Il sindaco di Corigliano Calabro è solo l'ultimo, di una lunga fila di sindaci del Mezzogiorno a dare ragione a Roberto Maroni, il governatore lombardo che nelle scorse ore ha tuonato contro il piano di accoglienza degli immigrati proposto (o meglio imposto) agli amministratori locali da parte del Viminale.
Il caso di Corigliano Calabro
Il primo cittadino del comune calabrese, Giuseppe Geraci, di centrodestra, alza la voce dopo l'arrivo di 475 migranti giunti questa mattina a bordo della nave Driade della Marina Militare. "Sono pienamente d'accordo con la posizione del Presidente della Lombardia, Roberto Maroni, perchè il nostro impegno non può durare all'infinito.
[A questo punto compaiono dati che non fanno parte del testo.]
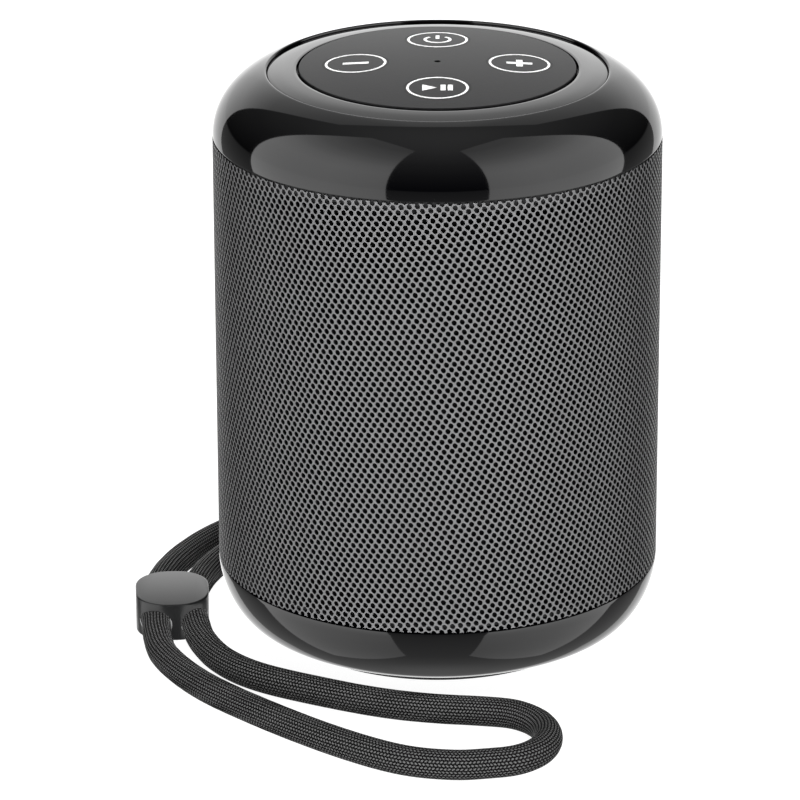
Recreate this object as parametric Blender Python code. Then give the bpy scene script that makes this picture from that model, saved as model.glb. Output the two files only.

Noi non siamo razzisti - ha aggiunto - ma ora la situazione è diventata insostenibile. Come Comune non riusciamo più a far fronte alle spese per garantire assistenza e accoglienza ai migranti." Geraci spiega di aver fatto presente le proprie difficoltà, anche di bilancio alla Prefettura, ma ha aggiunto che la frequenza degli sbarchi è tale da non consentire nemmeno una rendicontazione precisa delle spese: "Al momento non ci sono ancora gli autobus per trasferire i migranti", spiega furibondo.
Anche il Pd dà ragione a Maroni
Ma Geraci non è l'unico, e a protestare per la gestione dell'emergenza immigrazione da parte del governo sono anche gli amministratori di centrosinistra. Come il sindaco piddì di Centola (Salerno), Carmelo Stanziola, che a Panorama spiegava, poco più di un mese fa: "Sono andato in Prefettura a dire che se provano a mandarmi anche un solo immigrato in più di quelli che già accogliamo, sarò costretto a reagire. Non farò come il mio predecessore, che ne accolse 120-130: non possiamo riempirci d’immigrati che passeggiano per le strade in attesa che qualcuno gli dia una giornata di lavoro. Noi siamo una località turistica".
Nel 2014 nella frazione di Palinuro il centro di accoglienza della Caritas fu teatro di risse e rivolte, che rimangono ancora molto vive nella memoria di Stanziola.
Stessa solfa a Rosarno, altra località celebre per le rivolte degli immigrati che nel 2010 protestavano contro condizioni di vita insopportabili: il primo cittadino Elisabetta Tripodi è nettissima, "non si possono aprire le porte a tutti."
L'urlo dei sindaci: "Roma ci lascia soli"
Il coro di chi si lamenta per uno Stato che si fa vivo solo al momento di presentare il conto comprende anche il sindaco di Pozzallo Luigi Ammatuna, del Pd e il collega M5S di Ragusa Federico Piccitto, che attacca: "lo Stato provoca il razzismo degli italiani."
"Se a Pozzallo sbarca un minore, per legge, lo devo prendere in carico io come Comune, spendendo 60-70 euro al giorno - spiega Piccitto - Ma io quei soldi non li ho e se li avessi e li spendessi per quel minore i miei concittadini direbbero che mi occupo più dei migranti che degli italiani. E avrebbero ragione."
Le promesse mancate del governo
Tre mesi fa, a inizio marzo, una delegazione di sindaci del Mezzogiorno (Salerno, Trapani, Augusta, Pozzallo, Reggio Calabria...
) aveva chiesto un incontro con Angelino Alfano per coordinare la gestione dell'emergenza immigrazione: "non ci sottraiamo all'impegno - spiegava il sindaco di Taranto Ippazio Stefano - ma vogliamo misure certe e linee operative condivise".Di vertici ce ne sono stati, ma con l'estate che avanza la marea dei sindaci che si sentono abbandonati non accenna a diminuire.